If you look at the waveforms of the hand claps, you can see the short but prominent echos. A desirable reverb will have a much longer, but even decay. This gives you two choices, either use a much bigger room with treatment to even out the reflections, or a very dry, damped signal and introducing reverb to the track. The room will have a significant effect on the sound, compare the reverberation of a theater to that of a gymnasium. Both big, but tremendous difference in the sound.

The second approach is much easier to achieve, especially if you are working in a set home environment. You can dampen sound fairly easily by hanging things like moving blankets. For simple vocals like you are doing, you aren't going to have to worry about bass traps, etc. You don't have much in the low registers. Most of your vocal energy is from about 180Hz to 3kHz. Plus, stay close to the mic. Most of my vocals are withing about 6 inches of the mic with a pop filter.

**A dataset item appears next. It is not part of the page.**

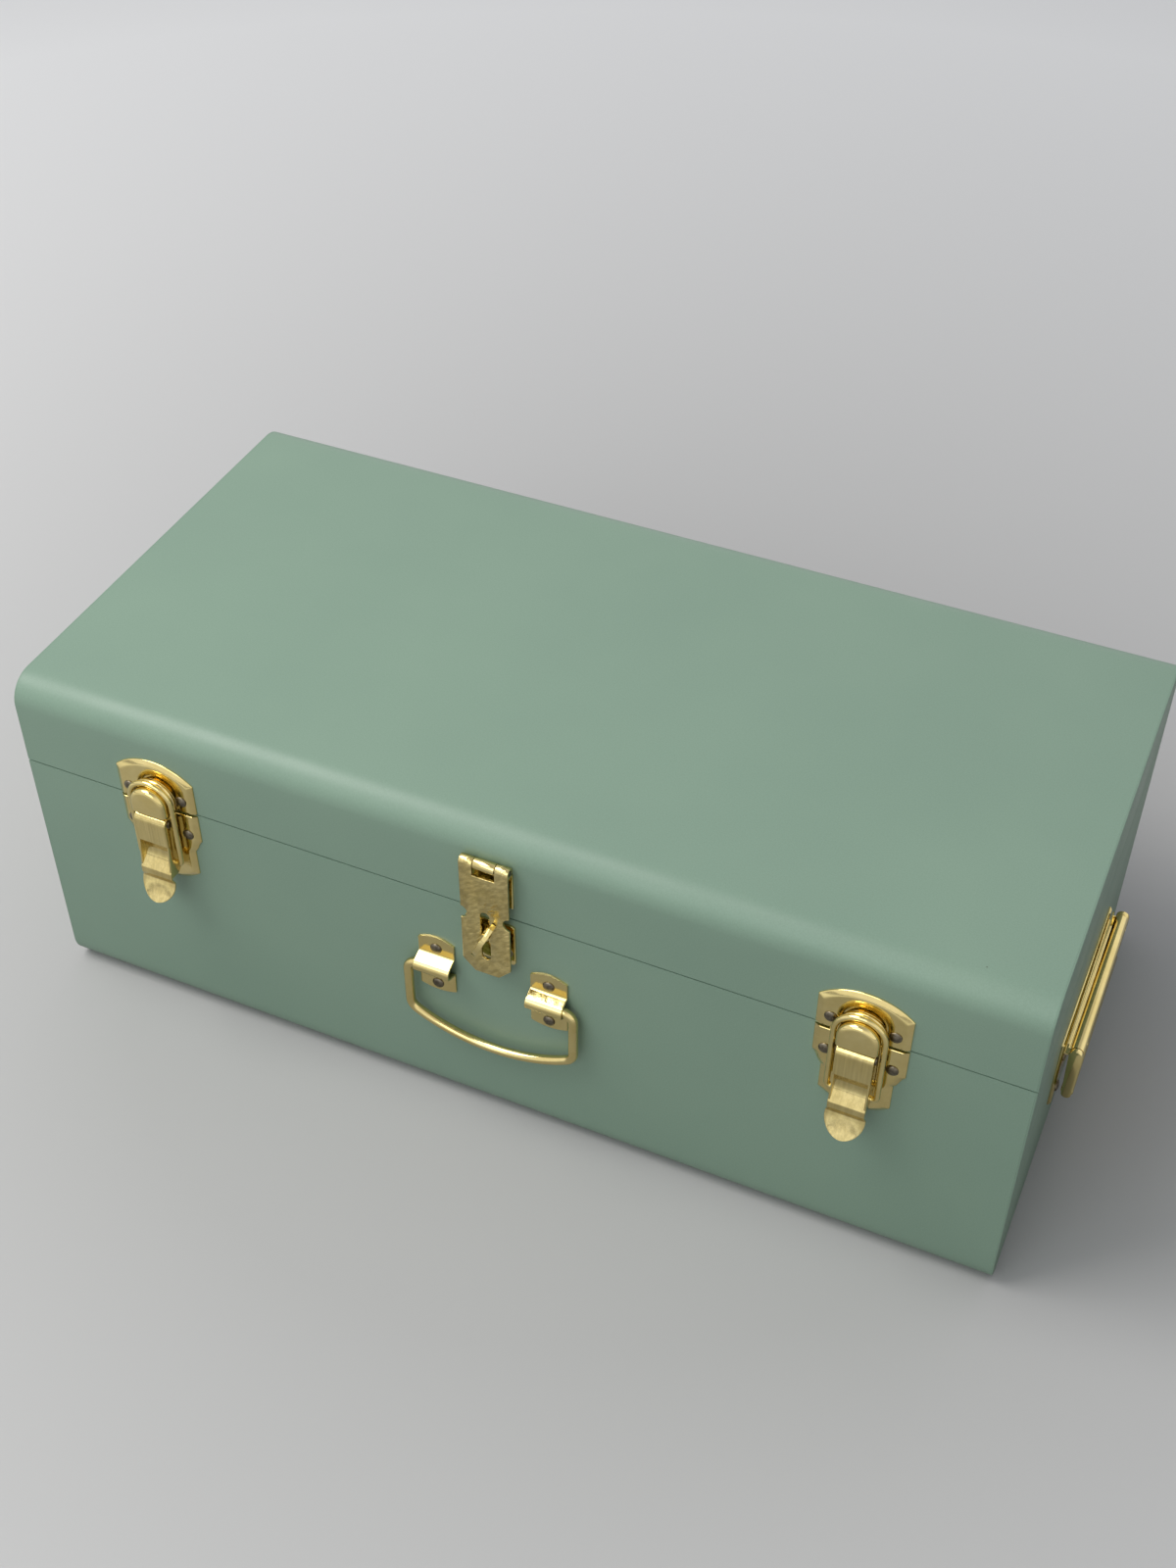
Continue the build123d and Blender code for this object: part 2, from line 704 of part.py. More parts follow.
def hasp_strap():
    """The strap: two outer knuckles, a window under the middle one, notches, and a long slot."""
    half = hasp_half_width
    foot = half - hasp_chamfer_across
    corner = hasp_strap_low + hasp_chamfer_up
    face = outline(
        [
            (-half, hasp_axis_height),
            (-half, corner),
            (-foot, hasp_strap_low),
            (foot, hasp_strap_low),
            (half, corner),
            (half, hasp_axis_height),
        ]
    )
    strap = raised(face, strap_inner, strap_outer)
    for side in (-1, 1):
        knuckle = sorted((side * half, side * (hasp_middle_half + hasp_knuckle_gap)))
        strap += rod(knuckle, hasp_axis_height, hasp_axis_proud, hasp_knuckle_radius)
        notch = side * (half + hasp_notch_inset)
        strap -= post(notch, hasp_notch_height, hasp_notch_radius, (0, 2 * strap_outer))
    window = hasp_middle_half + hasp_knuckle_gap
    strap -= slab((-window, window), (hasp_window_low, hasp_axis_height + 1), (0, 2 * strap_outer))
    slot = SlotOverall(2 * hasp_slot_half_length, 2 * hasp_slot_half_width, rotation=90)
    strap -= Pos(0, staple_height, 0) * raised(make_face(slot.edges()), 0, 2 * strap_outer)
    bore = hasp_pin_radius + hasp_pin_play
    return strap - rod((-2 * half, 2 * half), hasp_axis_height, hasp_axis_proud, bore)


def staple_plate():
    """The plate riveted to the base that the turning staple stands in."""
    half = staple_plate_half_width
    plate = slab((-half, half), (staple_plate_low, staple_plate_high), (0, staple_plate_thickness))
    plate = fillet(plate.edges().filter_by(Axis.Z), staple_plate_corner)
    plate -= post(0, staple_height, staple_neck_radius + staple_neck_play, (-1, 2 * staple_plate_thickness))
    return plate - rivet_bores(staple_rivets, (-sheet, 2 * staple_plate_thickness))


def turn_staple():
    """The turning staple: a neck through the slot, a collar behind the wall and a holed head."""
    base = strap_outer + staple_stand_off
    reach = base + staple_reach
    half = staple_half_length
    shoulder = base + staple_reach * 0.35
    profile = outline(
        [(base, -half), (shoulder, -half), (shoulder, half), (base, half)],
        ((shoulder, -half), (reach, 0), (shoulder, half)),
    )
    head = along(profile, (-staple_thickness / 2, staple_thickness / 2))
    head -= rod((-half, half), 0, base + staple_reach * 0.5, staple_hole_radius)
    staple = Rot(0, 0, -staple_lean) * head
    behind = -sheet - staple_stand_off
    staple += post(0, 0, staple_neck_radius, (behind - staple_collar_thickness, base + 0.6))
    staple += post(0, 0, staple_collar_radius, (behind - staple_collar_thickness, behind))
    return Pos(0, staple_height, 0) * staple


keep("hasp_leaf", front_face * hasp_leaf())
keep("hasp_strap", front_face * hasp_strap())
hasp_ends = (-hasp_half_width, hasp_half_width)
keep("hasp_pin", front_face * rod(hasp_ends, hasp_axis_height, hasp_axis_proud, hasp_pin_radius))
keep("staple_plate", front_face * staple_plate())
keep("turn_staple", front_face * turn_staple())
leaf_solids = [rivet(a, up, hasp_leaf_thickness, flat_rivet_height, sheet) for a, up in leaf_rivets]
keep("hasp_leaf_rivets", grouped([front_face * solid for solid in leaf_solids]))
staple_solids = [rivet(a, up, staple_plate_thickness, flat_rivet_height, sheet) for a, up in staple_rivets]
keep("staple_rivets", grouped([front_face * solid for solid in staple_solids]))


# Front handle
def bracket():
    """A bracket: a strip with a band bent out of it round the bail, its two ends cut to arches."""
    half = bracket_half_width
    foot = bracket_low + bracket_foot_bulge
    flange = bracket_thickness
    outermost = bridge_proud + bridge_radius
    line = FilletPolyline(
        (flange, bracket_crown + 1),
        (flange, bridge_height + bridge_radius),
        (outermost, bridge_height + bridge_radius),
        (outermost, bridge_height - bridge_radius),
        (flange, bridge_height - bridge_radius),
        (flange, bracket_low - 1),
        radius=[bracket_bend_radius, bridge_corner_radius, bridge_corner_radius, bracket_bend_radius],
    )
    section = make_face(offset(line, amount=flange, side=Side.RIGHT).edges())
    face = outline(
        [(-half, foot), (-half, bracket_side_top), (half, bracket_side_top), (half, foot)],
        ((-half, bracket_side_top), (0, bracket_crown), (half, bracket_side_top)),
        ((half, foot), (0, bracket_low), (-half, foot)),
    )
    strip = along(section, (-half, half)) & raised(face, -1, outermost + 1)
    places = [(0, up) for up in (bracket_rivet_low, bracket_rivet_high)]
    return strip - rivet_bores(places, (-sheet, 2 * flange))


def front_bail():
    """The bail: one bent wire, bowed along its grip, whose turned-in ends stop inside the brackets."""
    end = bracket_offset - bracket_half_width + bail_end_recess
    side = bail_half_spacing
    low = bridge_height - bail_drop
    left = Polyline((-end, bridge_height), (-side, bridge_height), (-side, low))
    grip = ThreePointArc((-side, low), (0, low - bail_bow), (side, low))
    right = Polyline((side, low), (side, bridge_height), (end, bridge_height))
    path = Wire(left.edges() + grip.edges() + right.edges())
    for height, radius in ((bridge_height, bail_high_corner_radius), (low, bail_low_corner_radius)):
        corners = [v for v in path.vertices() if abs(v.Y - height) < 0.01 and abs(abs(v.X) - side) < 0.01]
        path = fillet(corners, radius)
    return Pos(0, 0, bridge_proud) * wire_rod(path, bail_wire_radius)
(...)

Here is your first section with three reverbs, the first is an impulse response of a plate reverb, the second is a IR of a Vienna hall with a longer decay, the third is an IR of a medium tiled room with a much shorter decay. All are at the same level. You should be able to hear how it affects your voice. Note that this is on top of the short slap echo you already have, so it's not ideal. You try to match the reverberation to the rest of the track you are singing with.

View attachment Reverbs.mp3
 
BTW, regarding the cheap Tascam 200 headphones that were mentioned earlier in this thread: I ordered a pair just to see what they sounded like. They are awful, all bass, nothing that you could use to judge a mix. I have cheap Sony earbuds that sound 100 times better. Don't even consider them.